At this stage it is possible to correct the issues of the previous stages. For example, the connected objects can be divided by using history of their movement. On the other hand, there may be a problems too. The most important of them is the intersection of two objects. A particular case of this problem is when a larger object overshadow smaller object for a long time.
Objects for using in the background model
The architecture of the analyse algorithm can include back references which improve the work of the previous stages. The first thing that comes to mind - to use the information about the objects in the scene in the formation of the background.
For example,it is possible to find lost object and did not make it part of the background. Or fight with the “ghosts”: if you create a background with the man on the stage, then when he is gone there will be “ghost” object. Understanding that in this place begins the trajectory of the object can help you to quickly remove the “ghost” from the background.
Results
The result of all stages is a list of objects in the scene. Each of these is characterized by size, density, velocity, trajectory, direction, and other parameters.

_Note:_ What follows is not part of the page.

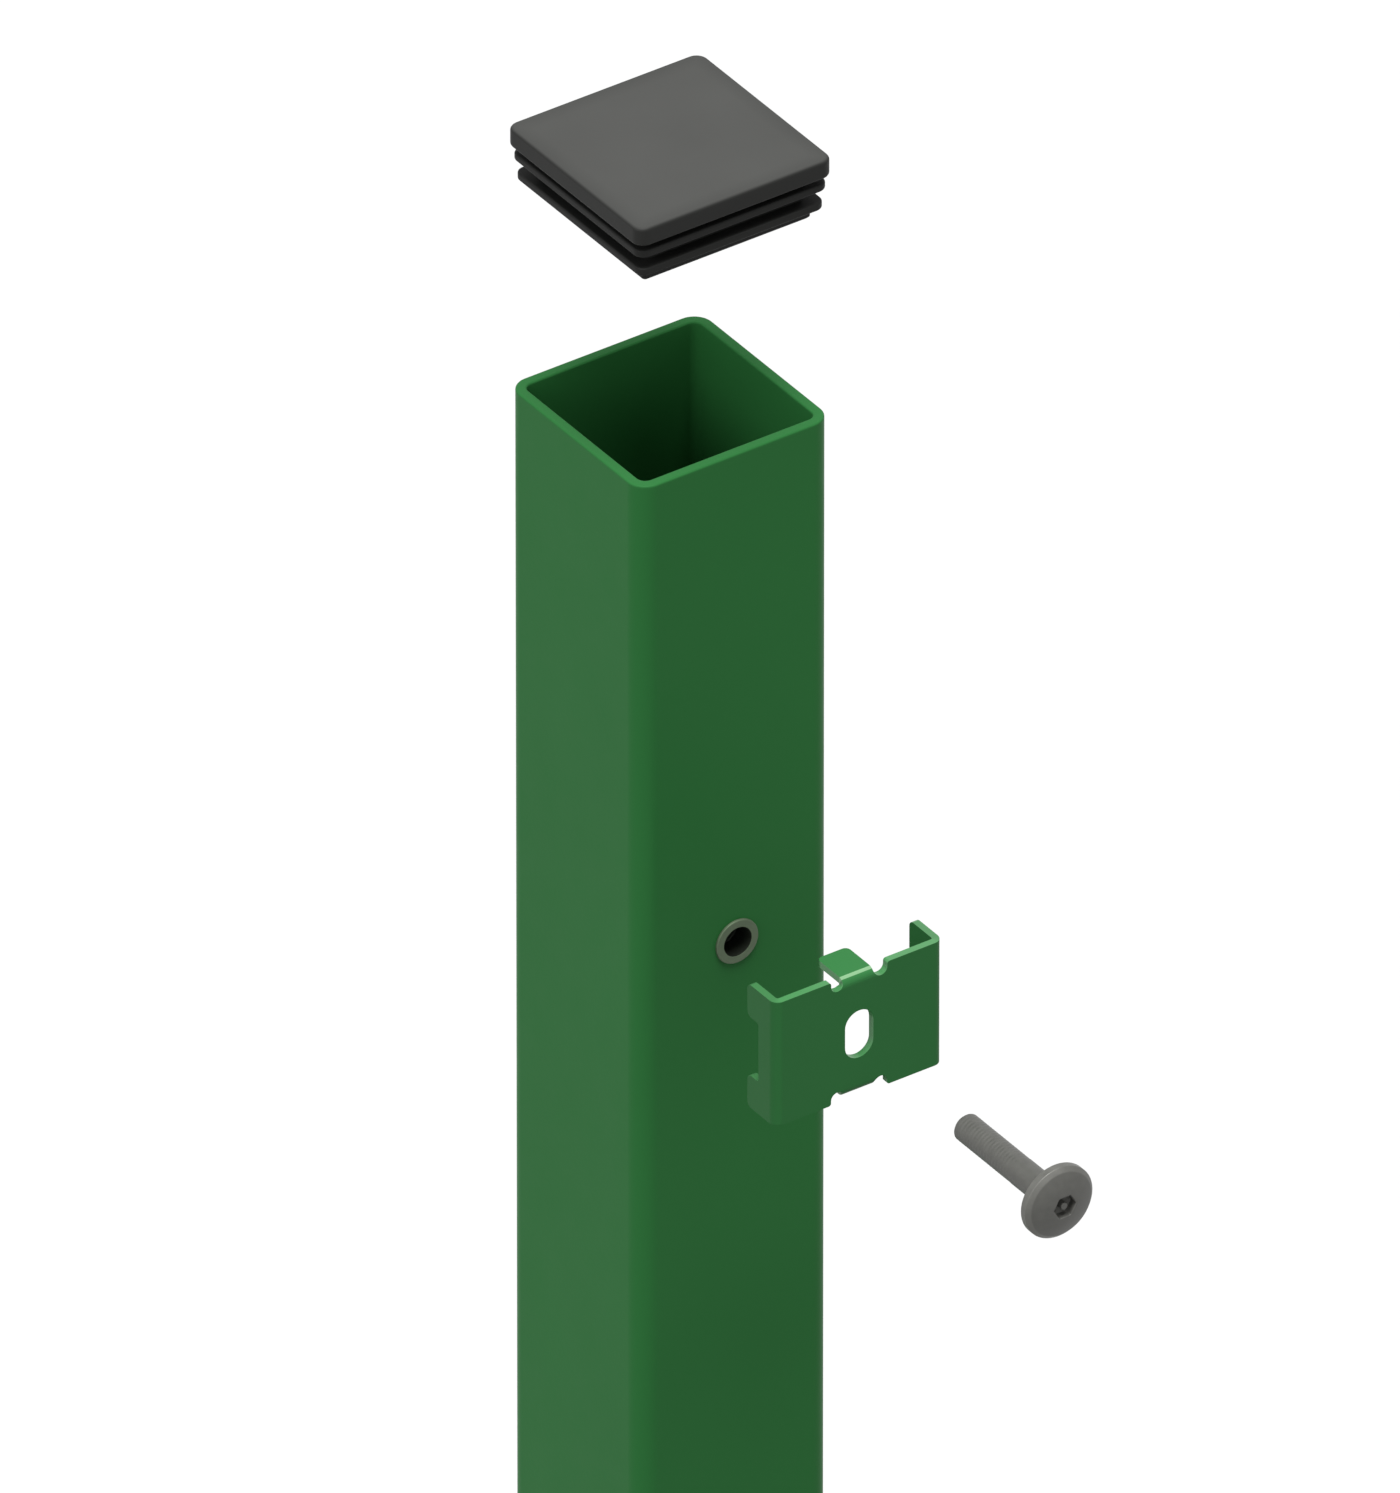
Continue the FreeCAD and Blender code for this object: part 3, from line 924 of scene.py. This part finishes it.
@dataclass
class FixingClip:
    """Folded sheet clip: slotted plate, side flanges with ears, and a tab at top and bottom."""

    front_y: float = -85.5  # of the plate's front
    middle_z: float = 1352.0  # of the plate's middle
    half_width: float = 26.25  # over the flanges
    half_height: float = 19.0  # of the plate
    depth: float = 12.5  # depth of the ears behind the plate's front
    sheet: float = 2.0  # thickness
    edge_round: float = 0.35  # width of the soft edges
    edge_angle: float = 50.0  # least angle of an edge that is softened, in degrees
    bend_r: float = 2.6
    bend_steps: int = 8
    slot_half: float = 4.4  # of its width
    slot_reach: float = 7.25  # half of its length
    ear_height: float = 10.0
    ear_reach: float = 5.0  # how far the ears stand behind the flange between them
    ear_round: float = 1.8  # of the ears' corners
    recess_round: float = 0.9  # in the corners between the ears
    tab_half: float = 4.75  # of the tabs' width
    tab_drop: float = 0.8  # how far the tabs' faces lie inside the plate's edge
    tab_reach: float = 12.4  # depth of the tabs behind the plate's front
    tab_round: float = 1.6  # of the tabs' corners
    relief: float = 4.0  # width of the reliefs beside the tabs
    relief_round: float = 0.7  # where a relief meets the plate's edge
    crest: tuple[float, float] = (0.5, 0.85)  # shares of a tab's bend that carry a painted highlight
    flange_painted_shade: float = 0.80  # painted shade on the side flanges

    @property
    def bend_length(self) -> float:
        """Length of a bend, measured on the outside."""
        return 0.5 * math.pi * self.bend_r

    @property
    def side_line(self) -> float:
        """Where the side bends start, from the plate's middle."""
        return self.half_width - self.bend_r

    @property
    def tab_line(self) -> float:
        """Where the tabs' bends start, from the plate's middle."""
        return self.half_height - self.tab_drop - self.bend_r

    def blank(self) -> tuple[Array, Array]:
        """Outline the flat sheet before it is folded.

        One quarter of the edge is listed from the tab's end to the recess between the ears, and
        mirrored into the other three. Round ends stop just short of a half circle, so that each
        of their two corners keeps an arc of its own.

        Returns:
            The outlines of its edge and of its slot.
        """
        tab_end = self.tab_line + self.bend_length + self.tab_reach - self.bend_r
        ear_end = self.side_line + self.bend_length + self.depth - self.bend_r
        recess = ear_end - self.ear_reach
        ear_low = self.half_height - self.ear_height
        far = self.tab_half + self.relief
        relief_end = 0.499 * self.relief
        quarter = [
            (self.tab_half, tab_end, self.tab_round),
            (self.tab_half, self.tab_line, relief_end),
            (far, self.tab_line, relief_end),
            (far, self.half_height, self.relief_round),
            (ear_end, self.half_height, self.ear_round),
            (ear_end, ear_low, self.ear_round),
            (recess, ear_low, self.recess_round),
        ]
        right = quarter + [(x, -z, r) for x, z, r in reversed(quarter)]
        edge = right + [(-x, z, r) for x, z, r in reversed(right)]
        slot = [
            (x * self.slot_half, z * self.slot_reach, 0.999 * self.slot_half)
            for x, z in ((1, 1), (1, -1), (-1, -1), (-1, 1))
        ]
        return rounded_path(edge, True, 6), rounded_path(slot, True, 10)

    def folded(self, flat: Array) -> Array:
        """Fold points of the flat sheet.

        Past a bend's start a point first runs round the bend, by an angle of its distance past it
        / the bend's radius up to a quarter turn, and then straight back. The tabs fold about a
        level line and the flanges about an upright one.

        Args:
            flat: Points' x and z on the flat sheet, two columns.

        Returns:
            The points on the clip's outside, three columns.
        """
        x, z = flat[:, 0], flat[:, 1]
        on_tab = np.abs(x) < self.tab_half + 0.5 * self.relief

        def bent(along: Array, line: float, active: Array) -> tuple[Array, Array]:
            """Bend the active points where they lie along the sheet past a line.

            Args:
                along: Each point's place across the line.
                line: Where the bend starts, on both sides of the middle.
                active: Which points bend here.

            Returns:
                Where each point ends up along the sheet, and how far back.
            """
            past = np.where(active, np.clip(np.abs(along) - line, 0.0, None), 0.0)
            angle = np.minimum(past, self.bend_length) / self.bend_r
            straight = np.clip(past - self.bend_length, 0.0, None)
            kept = np.abs(along) - past + self.bend_r * np.sin(angle)
            return np.sign(along) * kept, self.bend_r * (1.0 - np.cos(angle)) + straight

        new_z, tab_back = bent(z, self.tab_line, on_tab)
        new_x, side_back = bent(x, self.side_line, ~on_tab)
        back = self.front_y + tab_back + side_back
        return np.stack([new_x, back, self.middle_z + new_z], axis=1)

    def sheet_mesh(self) -> tuple[Array, Faces]:
        """Fill the flat outlines with faces, cut them along lines across each bend, and fold.

        Returns:
            The points and faces of the sheet's outside, one open surface.
        """
        flat = bmesh.new()
        for outline in self.blank():
            corners = [flat.verts.new((x, 0.0, z)) for x, z in outline]
            for corner, follower in zip(corners, corners[1:] + corners[:1]):
                flat.edges.new((corner, follower))
        bmesh.ops.triangle_fill(flat, use_beauty=True, edges=flat.edges[:], normal=(0.0, -1.0, 0.0))
        across = np.linspace(0.0, self.bend_length, self.bend_steps + 1)
        lines = ((Vector((1.0, 0.0, 0.0)), self.side_line), (Vector((0.0, 0.0, 1.0)), self.tab_line))
        for normal, line in lines:
            for offset in np.concatenate([line + across, -line - across]):
                everything = flat.verts[:] + flat.edges[:] + flat.faces[:]
                place = normal * float(offset)
                cut = {"plane_co": place, "plane_no": normal, "dist": CUT_SNAP_MM}
                bmesh.ops.bisect_plane(flat, geom=everything, **cut)
        bmesh.ops.remove_doubles(flat, verts=flat.verts[:], dist=MERGE_MM)
        flat.verts.index_update()
        points = np.array([vertex.co[:] for vertex in flat.verts])
        faces = [[vertex.index for vertex in face.verts] for face in flat.faces]
        flat.free()
        a, b, c = (points[[face[k] for face in faces]] for k in range(3))
        facing = np.cross(b - a, c - a)[:, 1].sum()
        if facing > 0.0:
            faces = [face[::-1] for face in faces]
        return self.folded(points[:, [0, 2]]), faces

    def on_painted_fold_highlight(self, points: Array, faces: Faces) -> Array:
        """Find the crest of the tabs' bends, which carries a painted highlight.

        Args:
            points: The folded sheet's points.
            faces: The corner numbers of each face.

        Returns:
            Whether each face is on it.
        """
        middles = np.array([points[face].mean(axis=0) for face in faces])
        back = (middles[:, 1] - self.front_y) / self.bend_r
        high = np.abs(middles[:, 2] - self.middle_z)
        on_tab = (np.abs(middles[:, 0]) < self.tab_half) & (high > self.tab_line)
        return on_tab & (back > self.crest[0]) & (back < self.crest[1])

    def build(self, coat: PowderCoat, edge_coat_and_highlight: ThinCoatAndHighlight, fold_highlight_coat: ThinCoatAndHighlight) -> None:
        """Give the folded sheet its thickness and soft edges, and let it stand for its node.

        Args:
            coat: Finish of the sheet's faces.
            edge_coat_and_highlight: Finish of its cut edges, a thin coat that is paler also as a painted
                highlight.
            fold_highlight_coat: Painted highlight along the tabs' folds.
        """
        points, faces = self.sheet_mesh()
        # Painted shade: the side flanges are darker than the plate.
        turned = (np.abs(points[:, 0]) - self.side_line) / self.bend_r
        shade = np.interp(turned, (0.3, 1.0), (1.0, self.flange_painted_shade))
        piece = add_piece("fixing_clip_skin", points, faces, coat.material(), shade)
        coats = (coat, edge_coat_and_highlight, fold_highlight_coat)
        for extra in coats[1:]:
            piece.data.materials.append(extra.material())
        numbers = np.where(self.on_painted_fold_highlight(points, faces), coats.index(fold_highlight_coat), 0).astype(np.int32)
        piece.data.polygons.foreach_set("material_index", numbers)
        thick = piece.modifiers.new("sheet_thickness", "SOLIDIFY")
        thick.thickness = self.sheet * MM
        thick.offset = -1.0
        thick.use_even_offset = True
        thick.material_offset_rim = coats.index(edge_coat_and_highlight)
        soft = piece.modifiers.new("soft_edges", "BEVEL")
        soft.width = self.edge_round * MM
        soft.segments = 3
        soft.limit_method = "ANGLE"
        soft.angle_limit = math.radians(self.edge_angle)
        soft.use_clamp_overlap = True
        hand_over(piece, "fixing_clip")


# Floor, light and camera


@dataclass(frozen=True)
class Lamp:
    """Large soft lamp, so far away that only its direction counts.

    The length of its aim is its strength, as a share of what lights a facing colour as written.
    """

    name: str
    aim: Triple  # direction to the lamp
    spread: float  # angular size in degrees

    def add(self) -> None:
        """Add the lamp to the scene."""
        aim = Vector(self.aim)
        lamp = bpy.data.lights.new(self.name, "SUN")
        lamp.energy = math.pi * aim.length
        lamp.angle = math.radians(self.spread)
        made = bpy.data.objects.new(self.name, lamp)
        made.rotation_euler = aim.to_track_quat("Z", "Y").to_euler()
        bpy.context.scene.collection.objects.link(made)


@dataclass
class Studio:
    """Plain white studio with soft light from above left, seen from the photo's angle."""

    target: Triple = (0.006431, -0.004302, 1.393357)  # point that the camera looks at, in metres
    azimuth: float = 34.6046  # camera's bearing from -Y towards -X, in degrees
    elevation: float = 33.88  # camera's height above level, in degrees
    span: float = 0.383554  # height of the view at the target, in metres
    lens: float = 1550.0  # lens length in millimetres; long, so that the view is nearly parallel
    sensor: float = 36.0  # along the picture's longer side, in millimetres
    sky: float = 0.55  # strength of the world on matt surfaces
    lamps: tuple[Lamp, ...] = (  # from above and from the left
        Lamp("key_light", (-0.12, -0.19, 1.20), 35.0),
        Lamp("fill_light", (-0.25, -0.03, 0.14), 30.0),
    )
    floor_reach: float = 8000.0  # half the floor's width in millimetres
    floor_colour: float = 0.54  # floor's linear grey to the camera
    floor_bounce: float = 0.14  # floor's linear grey to the light

    def add_camera(self) -> None:
        """Add the camera on the line back from its target and make it the scene's own."""
        level, rise = math.radians(self.azimuth), math.radians(self.elevation)
        back = Vector((
            -math.cos(rise) * math.sin(level),
            -math.cos(rise) * math.cos(level),
            math.sin(rise),
        ))
        distance = self.lens / self.sensor * self.span
        lens = bpy.data.cameras.new("photo_camera")
        lens.lens = self.lens
        lens.sensor_width = self.sensor
        lens.clip_start = 0.05
        lens.clip_end = 4.0 * distance
        camera = bpy.data.objects.new("photo_camera", lens)
        camera.location = Vector(self.target) + back * distance
        camera.rotation_euler = back.to_track_quat("Z", "Y").to_euler()
        bpy.context.scene.collection.objects.link(camera)
        bpy.context.scene.camera = camera

    def add_floor(self) -> None:
        """Add the floor, pale to the camera and greyer to the light that it throws back."""
        tree = ShaderTree(bpy.data.materials.new("studio_floor"))
        low, high = (self.floor_bounce,) * 3, (self.floor_colour,) * 3
        surface = tree.wire("ShaderNodeBsdfPrincipled", None, {
            "Base Color": tree.between(tree.seen_plainly(), low, high),
            "Roughness": 0.9,
            "Specular IOR Level": 0.0,
        })
        tree.finish(surface)
        corners = np.array([(-1.0, -1.0, 0.0), (1.0, -1.0, 0.0), (1.0, 1.0, 0.0), (-1.0, 1.0, 0.0)])
        add_piece("studio_floor", self.floor_reach * corners, [[0, 1, 2, 3]], tree.owner)

    def add_light(self) -> None:
        """Add the sky, which looks white but lights matt surfaces less, and the lamps."""
        world = bpy.data.worlds.new("studio_sky")
        bpy.context.scene.world = world
        tree = ShaderTree(world)
        strength = self.sky + tree.seen_plainly() * (1.0 - self.sky)
        white = (1.0, 1.0, 1.0, 1.0)
        tree.finish(tree.wire("ShaderNodeBackground", None, {"Color": white, "Strength": strength}))
        for lamp in self.lamps:
            lamp.add()

    def build(self) -> None:
        """Add camera, floor and light, and set the plain view transform."""
        bpy.context.scene.view_settings.view_transform = "Standard"
        self.add_camera()
        self.add_floor()
        self.add_light()


def main() -> None:
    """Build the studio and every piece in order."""
    logging.basicConfig(level=logging.INFO, format="%(message)s")
    Studio().build()
    post = PostTube()
    post.build(POST_COAT)
    zinc = NUT_ZINC.material()
    for place, height in zip(("top", "middle", "bottom"), post.hole_heights):
        RivetNut(height).build(f"rivet_nut_{place}", zinc)
    FixingClip().build(CLIP_COAT, EDGE_COAT_AND_HIGHLIGHT, FOLD_HIGHLIGHT_COAT)
    ClipBolt().build(BOLT_ZINC)
    EndCap().build(CAP_PLASTIC)


if __name__ == "__main__":
    main()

This list is used for a scene analytics. You can determine line intersection by the object or a movement in the wrong direction. Or you can count the number of objects in a given area, idle stagger, fall and many other events.
Summary
Modern systems of video analytics have achieved very good results but still they remain complex multi-step process. And the knowledge of the theory does not always gives good practical results.
In my opinion, the creation of a good machine vision systems is a very complicated. Setting algorithms is very hard process and takes long time. It requires a lot of experimentation. And, although in this case OpenCV is very good, but it is not a guarantee of results, because you should to know how to correctly use the tools that it contains.